Dutch government in 2-pronged bid to save coronavirus curfew

Dutch government in 2-pronged bid to save coronavirus curfew

Dutch government in 2-pronged bid to save coronavirus curfew

The Dutch government has opened a two-pronged bid to save its coronavirus curfew

In a Hague courtroom, a lawyer urged appeals judges to overturn a ban on the measure that was imposed earlier this week by a judge in an injunction filed by a group that opposes the national lockdown.

At the same time, senators in the nearby parliament building were debating and expected to vote on hastily prepared legislation underpinning the 9 p.m.-4:30 a.m. stay-at-home order that would make the outcome of the courtroom appeal largely irrelevant.

A clear majority of lawmakers in the lower house of parliament, including a number of opposition parties, approved the legislation Thursday. If the same parties vote for the measure in the senate, the bill will be approved.

The curfew sparked rioting when it was introduced last month but is broadly supported and adhered to.

In a summary judgment Tuesday, a judge in The Hague rejected the legal basis for the curfew, saying that the situation was not urgent enough for the government to use a law allowing it to act swiftly in acute emergencies such as a major breach of the dikes that protect the low-lying Netherlands from high water.

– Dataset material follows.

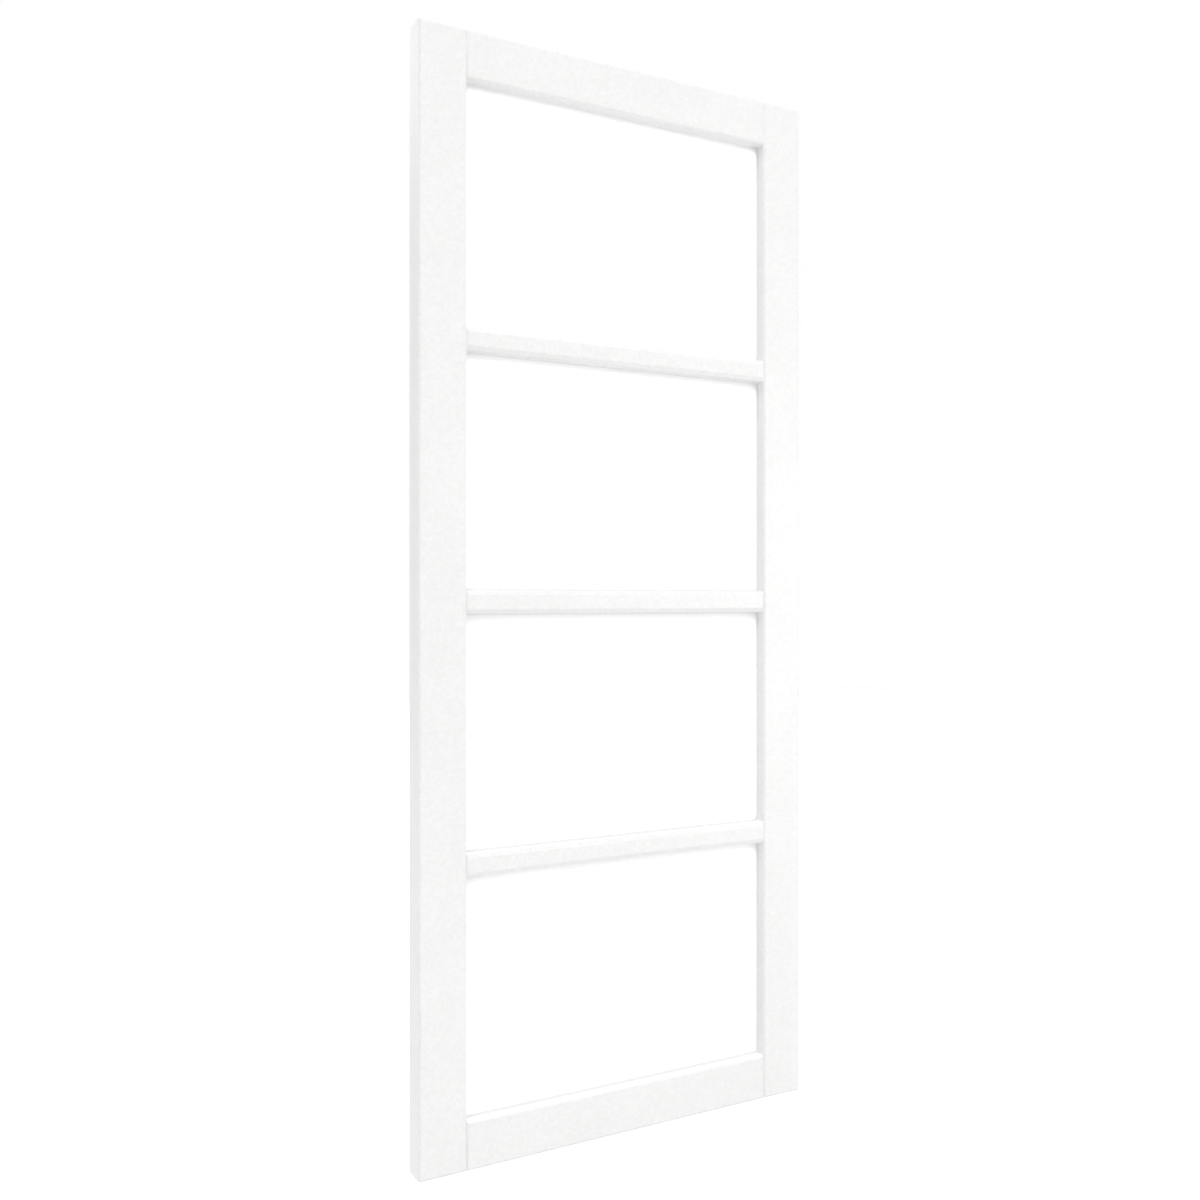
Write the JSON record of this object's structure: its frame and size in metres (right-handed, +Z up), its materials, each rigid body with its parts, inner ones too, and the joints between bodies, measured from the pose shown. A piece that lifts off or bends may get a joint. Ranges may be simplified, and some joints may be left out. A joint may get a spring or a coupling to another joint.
{
  "type": "glazed interior door leaf",
  "caption": "Tall white painted door leaf with slim horizontal glazing bars, satin glass panes held by mitred beads, and V-grooved joints.",
  "frame": {"origin": "foot of the hinge edge, halfway through the leaf's thickness", "axes": "+X across the leaf from the hinge edge to the lock edge, +Y from the front face to the back face with its beads, +Z up"},
  "size_m": [0.83, 0.05, 2.015],
  "materials": {
    "white_paint": "white satin sprayed paint on timber",
    "satin_glass": "satin, lets light through but blurs what is behind"
  },
  "bodies": {
    "root": {"left_stile": "white_paint", "right_stile": "white_paint", "top_rail": "white_paint", "bottom_rail": "white_paint", "top_bar": "white_paint", "middle_bar": "white_paint", "bottom_bar": "white_paint", "top_pane": "satin_glass", "upper_pane": "satin_glass", "lower_pane": "satin_glass", "bottom_pane": "satin_glass", "top_pane_bottom_bead": "white_paint", "top_pane_right_bead": "white_paint", "top_pane_top_bead": "white_paint", "top_pane_left_bead": "white_paint", "upper_pane_bottom_bead": "white_paint", "upper_pane_right_bead": "white_paint", "upper_pane_top_bead": "white_paint", "upper_pane_left_bead": "white_paint", "lower_pane_bottom_bead": "white_paint", "lower_pane_right_bead": "white_paint", "lower_pane_top_bead": "white_paint", "lower_pane_left_bead": "white_paint", "bottom_pane_bottom_bead": "white_paint", "bottom_pane_right_bead": "white_paint", "bottom_pane_top_bead": "white_paint", "bottom_pane_left_bead": "white_paint"}
  },
  "joints": []
}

In court Friday, government lawyer Reimer Veldhuis used the dikes as a metaphor for the coronavirus pandemic that has caused more than 15,000 confirmed deaths in the country.

“Just before the introduction of the curfew, the water was splashing against the dike,” he told the appeals panel.

He said the government’s scientific advisors warned it of a “third wave bearing down on the Netherlands” swelled by the more transmissible variant of the virus first discovered in Britain.

“In those circumstances, the Cabinet believed it had to take emergency measures in the form of a curfew,” Veldhuis said. “To remain in the metaphor, the water level had to be reduced as quickly as possible to make room for the new wave approaching us.”

However, Viruswaarheid lawyer Gerben van de Corput told the court that the initial ban was correct and should be upheld because the government did not need to use the emergency legislation.

Citing one of the government’s advisors who has called the looming threat of more transmissible variants a “dark cloud,” Van de Corput told the judges, “a dark cloud is clearly something different to a dike breach.”

The Netherlands has been in a tough lockdown since mid-December, sending infection numbers slowly lower.

Over the past two weeks, the 7-day rolling average of daily new cases edged lower from 22.98 to 21.39 new cases per 100,000 people.